The fitted process is the maximum-likelihood estimate of the PP we got from the data. Its intensity function is fixed. Here's how to generate samples from the fitted process:

gen.sample.fitted <- function() {
    lfun <- function(x, y) exp(m.est[1] + m.est[2] * x)
    pp <- rpoispp(lfun, win = ow)
    data.frame(x = pp$x, y = pp$y)
}

ggplot(rdply(6, gen.sample.fitted()), aes(x, y)) + facet_wrap(~.n) + geom_point() + 
    geom_polygon(data = as.data.frame(us.simple()), fill = rgb(0.5, 0.5, 0.1), 
        alpha = 0.4, lwd = 1) + labs(x = "Long.", y = "Lat.", title = "Samples from the fitted process")

plot of chunk fitted_samples

The fitted process neglects estimation uncertainty. In general, minimising an expected cost under the fitted and predictive process will lead to different results.
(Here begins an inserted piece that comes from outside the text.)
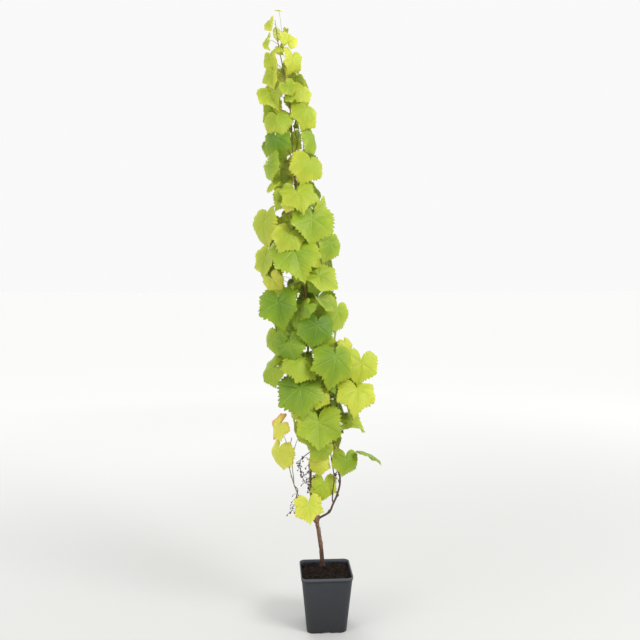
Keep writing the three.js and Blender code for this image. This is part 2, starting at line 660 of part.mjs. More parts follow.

Variability across point sets is not the same as variability within point sets

A sample from a point process is a set of points. The points in a particular sample may look very scattered, but that doesn't mean there will be a lot of variability across samples: you can imagine a point process that always generates the exact same set of scattered points. Conversely, you could have little within-sample variability but great between-sample variability. Imagine an outbreak model for the data. Every year, the aliens land somewhere in the USA and abduct everybody within a ten-km radius. They can land pretty much anywhere, but they always operate within the same limited radius around the landing site. Seen as a point process, the abduction locations will exhibit little within-sample variability but large across-sample variability.

A surprising consequence is that some features of the data might be very easy to predict and others not: in the outbreak model it's very difficult to predict the average location, but very easy to predict the variance in location.